68. Democratic Presidential candidate Hillary Clinton says she might be willing to garnish workers’ wages in order to ensure universal health care coverage. She might want to ask Mitt Romney, late of the Republican nomination race, how that has worked out.
69. President Bush sends a $3.1 trillion budget to Congress, looking for big cuts in health care spending but big increases for homeland security.
70. More wrongful convictions based on flimsy evidence overturned: a Greeley, Colorado man goes free after spending nearly a decade in prison for murder when DNA tests show he wasn’t the killer. The evidence police used against Tim Masters consisted of knives (but not the murder weapon), gory sketches and stories, and a psychologist’s testimony that Masters’ creative output indicated an obsession with rape and murder. And in Indiana, DNA testing also clears another man in the bludgeoning death of an 89-year-old Terre Haute woman, after he had already spent 25 years in prison for the murder. David Scott, who was 15 at the time and learning disabled, was convicted based on his own confession. The DNA testing technology which exonerated both of these men has been available for years.
71. The FBI embarks on a $1 billion odyssey to build the world’s largest biometrics database, incorporating facial scans, fingerprints, iris patterns and other identifying characteristics.
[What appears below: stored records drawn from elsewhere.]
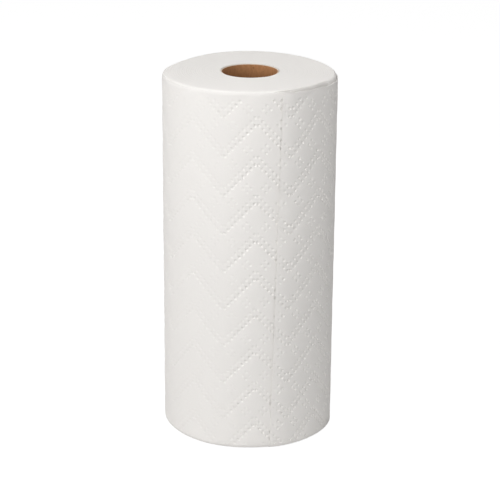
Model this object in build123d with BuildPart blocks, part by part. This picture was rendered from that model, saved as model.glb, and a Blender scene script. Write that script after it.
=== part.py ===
from build123d import *
from math import cos, pi, radians, sin, tan
import os

# Paper towel roll: an embossed paper web wound on a cardboard core, standing on its end.
# Frame: origin on the axis at the lower end, +Z up the axis, -Y towards the viewer. Millimetres.

# Roll
roll_height = 279.4
roll_diameter = 128.0
web_thickness = 0.6  # one turn of the embossed two-ply web
upper_shoulder = 5.1  # the soft rounding where the turns meet the upper end
lower_shoulder = 5.1
shoulder_slopes = 2  # flat slopes that draw one shoulder, each the edges of several turns

# Tail, the free edge of the outermost turn
tail_angle = -68.0  # degrees about the axis
tail_drop = 1.4  # from the upper end down to the outermost turn's edge, at the tail
tail_drop_half_way = 5.6  # the same, half a turn further on

# Core
core_bore = 41.3
core_wall = 0.75
core_recess = 0.6  # the tube stops this far inside each end of the roll
winding_clearance = 0.05  # between the tube and the innermost turn

# Turn lines on both ends, a spiral with one line for several turns of the web
turns_per_line = 13
turn_line_width = 1.0
turn_line_depth = 0.5
turn_line_margin = 2.0  # plain paper beside the core and beside the shoulder

# Embossing, zigzag creases pressed into the outside
crease_width = 3.0  # measured up the roll
crease_depth = 0.6
crease_facets = 32  # straight stretches in one row, around the roll
facets_per_leg = 2  # straight stretches before the zigzag turns
leg_slope = 45.0  # degrees from level
row_spacing = 29.3
plain_edge = 22.0  # least plain paper between the embossing and each end

core_radius = core_bore / 2 + core_wall
winding_radius = core_radius + winding_clearance
tail_radius = (roll_diameter + web_thickness / 2) / 2
up = Vector(0, 0, 1)
tail_direction = Vector(cos(radians(tail_angle)), sin(radians(tail_angle)), 0)


def half_turn_planes(pitch):
    """The two upright planes that a spiral of this pitch turns from, for half a turn each.

    A spiral that loses one pitch a turn is drawn as half circles about two centres, which
    lie a quarter of the pitch to either side of the axis, on the line through the tail.
    """
    square = up.cross(tail_direction)
    first = Plane(origin=tail_direction * (pitch / 4), x_dir=tail_direction, z_dir=-square)
    second = Plane(origin=tail_direction * (-pitch / 4), x_dir=-tail_direction, z_dir=square)
    return first, second


def shoulder_points(radius, end_height, shoulder, outward):
    """Points of one shoulder, from the flat end to the side. outward is 1 at the upper end."""
    points = []
    for slope in range(shoulder_slopes + 1):
        turn = pi / 2 * slope / shoulder_slopes
        across = radius - shoulder * (1 - sin(turn))
        points.append((across, end_height - outward * shoulder * (1 - cos(turn))))
    return points


def zigzag_height(facet):
    """How far the zigzag has climbed above its lowest corner after this many facets."""
    place = facet % (2 * facets_per_leg)
    facets_up = min(place, 2 * facets_per_leg - place)
    facet_width = 2 * pi * tail_radius / crease_facets
    return facets_up * facet_width * tan(radians(leg_slope))


# Core: a tube of cardboard
with BuildPart() as core:
    with BuildSketch(Plane.XY.offset(core_recess)):
        Circle(core_radius)
        Circle(core_bore / 2, mode=Mode.SUBTRACT)
    extrude(amount=roll_height - 2 * core_recess)
core.part.label = "core"

# Crease: the tool that presses one zigzag row, a V that points at the axis. It starts and
# ends half a facet to either side of the tail, and follows the radius of the web.
crease_clear = crease_depth
half_mouth = crease_width / 2 * (crease_depth + crease_clear) / crease_depth
with BuildPart() as crease:
    for facet in range(crease_facets):
        from_tail = (facet + 0.5) * 360 / crease_facets
        side_radius = tail_radius - web_thickness * from_tail / 360
        outward = tail_direction.rotate(Axis.Z, from_tail)
        with BuildSketch(Plane(origin=(0, 0, 0), x_dir=outward, z_dir=outward.cross(up))):
            with BuildLine():
                height = zigzag_height(facet)
                Polyline(
                    (side_radius - crease_depth, height),
                    (side_radius + crease_clear, height + half_mouth),
                    (side_radius + crease_clear, height - half_mouth),
                    close=True,
                )
            make_face()
    loft(ruled=True)

# Loose edge: the outermost turn stands up beside the soft shoulder, with a groove between
# them. Its skewed upper edge is highest at the tail and falls for half a turn, until it lies
# below the shoulder.
edge_slope = (tail_drop - tail_drop_half_way) / (2 * tail_radius)
edge_middle = roll_height - (tail_drop + tail_drop_half_way) / 2
skewed_edge = Plane(origin=(0, 0, edge_middle), z_dir=up + tail_direction * edge_slope)
with BuildPart() as loose_edge:
    first_plane = half_turn_planes(web_thickness)[0]
    first_radius = tail_radius - web_thickness / 4
    with BuildSketch(first_plane):
        with Locations((first_radius - web_thickness / 2, roll_height - upper_shoulder)):
            Rectangle(web_thickness, 2 * upper_shoulder)
    revolve(axis=Axis(first_plane.origin, up), revolution_arc=180)
    split(bisect_by=skewed_edge, keep=Keep.BOTTOM)

# Paper roll: the whole web as one solid, with the step of its tail, its soft shoulders, its
# loose edge, the lines of its turns and its embossing
with BuildPart() as paper_roll:
    for half, plane in enumerate(half_turn_planes(web_thickness)):
        half_radius = tail_radius - (0.25 + 0.5 * half) * web_thickness
        with BuildSketch(plane):
            with BuildLine():
                lower = shoulder_points(half_radius, 0, lower_shoulder, -1)
                upper = shoulder_points(half_radius, roll_height, upper_shoulder, 1)
                Polyline((0, 0), *lower, *reversed(upper), (0, roll_height), close=True)
            make_face()
        revolve(axis=Axis(plane.origin, up), revolution_arc=180)
    with BuildSketch():
        Circle(winding_radius)
    extrude(amount=roll_height, mode=Mode.SUBTRACT)

    line_pitch = turns_per_line * web_thickness
    line_start = tail_radius - max(upper_shoulder, lower_shoulder) - turn_line_margin
    line_turns = int((line_start - winding_radius - turn_line_margin) / line_pitch)
    for half, plane in enumerate(half_turn_planes(line_pitch)):
        with BuildSketch(plane):
            for turn in range(line_turns):
                line_radius = line_start - (turn + 0.25 + 0.5 * half) * line_pitch
                for end_height, inward in ((0, 1), (roll_height, -1)):
                    with BuildLine():
                        Polyline(
                            (line_radius, end_height + inward * turn_line_depth),
                            (line_radius - turn_line_width, end_height - inward * turn_line_depth),
                            (line_radius + turn_line_width, end_height - inward * turn_line_depth),
                            close=True,
                        )
                    make_face()
        revolve(axis=Axis(plane.origin, up), revolution_arc=180, mode=Mode.SUBTRACT)

    add(loose_edge.part)
    crease_climb = zigzag_height(facets_per_leg)
    crease_rows = 1 + int((roll_height - 2 * plain_edge - crease_climb) / row_spacing)
    first_row = (roll_height - crease_climb - (crease_rows - 1) * row_spacing) / 2
    with Locations(*[(0, 0, first_row + row * row_spacing) for row in range(crease_rows)]):
        add(crease.part, mode=Mode.SUBTRACT)
paper_roll.part.label = "paper_roll"

os.makedirs("parts", exist_ok=True)
export_step(core.part, "parts/core.step")
export_step(paper_roll.part, "parts/paper_roll.step")
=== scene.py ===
"""A paper towel roll that stands on its end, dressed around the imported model. Metres, +Z up."""
import logging
import math
from dataclasses import dataclass
from enum import Enum

import bmesh
import bpy
from mathutils import Matrix, Vector


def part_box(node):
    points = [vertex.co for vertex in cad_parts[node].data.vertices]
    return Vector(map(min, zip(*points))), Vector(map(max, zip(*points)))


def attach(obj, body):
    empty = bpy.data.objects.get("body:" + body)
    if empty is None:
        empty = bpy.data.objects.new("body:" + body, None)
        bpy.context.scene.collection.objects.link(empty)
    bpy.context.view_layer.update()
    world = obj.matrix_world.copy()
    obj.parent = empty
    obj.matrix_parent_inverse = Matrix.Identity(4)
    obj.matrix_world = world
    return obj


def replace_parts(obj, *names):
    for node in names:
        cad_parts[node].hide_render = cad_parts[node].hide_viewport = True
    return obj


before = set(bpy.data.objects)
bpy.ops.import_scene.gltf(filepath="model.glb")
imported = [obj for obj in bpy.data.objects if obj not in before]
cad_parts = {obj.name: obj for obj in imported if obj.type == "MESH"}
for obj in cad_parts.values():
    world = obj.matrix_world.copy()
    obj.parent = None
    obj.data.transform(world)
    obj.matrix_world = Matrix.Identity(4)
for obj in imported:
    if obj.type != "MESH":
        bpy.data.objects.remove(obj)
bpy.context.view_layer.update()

MM = 0.001
ML = 1e-6  # in cubic metres
BODY = "root"
PAPER_NODE, CORE_NODE = "paper_roll", "core"
ROLL_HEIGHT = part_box(PAPER_NODE)[1].z
WEB = 0.6 * MM  # one turn of the embossed two-ply web
SAME_PLACE = 1e-4  # in cells or shares of a flat layout
SAME_HEIGHT = 1e-7  # in metres
log = logging.getLogger("paper_towel_roll")

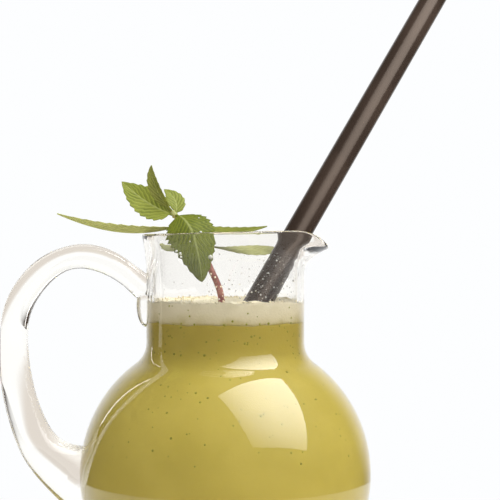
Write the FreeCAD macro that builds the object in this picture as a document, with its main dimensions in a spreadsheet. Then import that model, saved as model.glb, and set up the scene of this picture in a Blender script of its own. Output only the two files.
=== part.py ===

72. Because if you blah blah, the terrorists win again: some law students from the University of Denver find that the very rules they’re fighting at the Federal Supermax prison in Florence, Colo. may also bar them from seeing the inmates they’re representing in civil-rights lawsuits against the government. The Justice Department’s argument: because they’re not yet lawyers, the students may be more likely to aid the terrorists in passing messages to the outside. Right, because lawyers always become less corruptible after they get their licenses.
73. The U. S. strikes a deal with the World Trade Organization to allow the Federal online gambling ban to remain in place, at a cost of billions of dollars in trade concessions. Blogger Ed Brayton files a Freedom of Information Act request to get a copy of the agreement with the WTO. The government denies the request, citing a matter of “national security”.
74. REAL ID roundup: a DHS official suggests that a national ID card could be required to purchase over-the-counter medication to combat meth. And CNET has a series of stories on the controversial initiative, covering the impact REAL ID will have on travel, visits to Federal facilities, privacy and more.
75. Concerned neighbors set fire to a trailer in front of a home where they found out a registered sex offender lives. Too bad it was the wrong house.
76. Cops in Virginia Beach charge an Abercrombie & Fitch store manager with obscenity and confiscate two of the store’s racy ad posters. (The obscenity charge was later dropped.) One of the posters depicted teenage boys running with their pants falling down, which led to police concerns that they would not be able to enforce city dress codes.
77. A Maryland lawmaker introduces a bill to require all driver license applicants under the age of 21 to submit to drug and alcohol testing. Because it will save lives, of course, at least during the driving test. Trevor Bothwell rips this one to shreds.
78. A story in LA Weekly digs deep into Los Angeles’ grilled bacon-wrapped hot dogs wars: they’re so good, they’re illegal.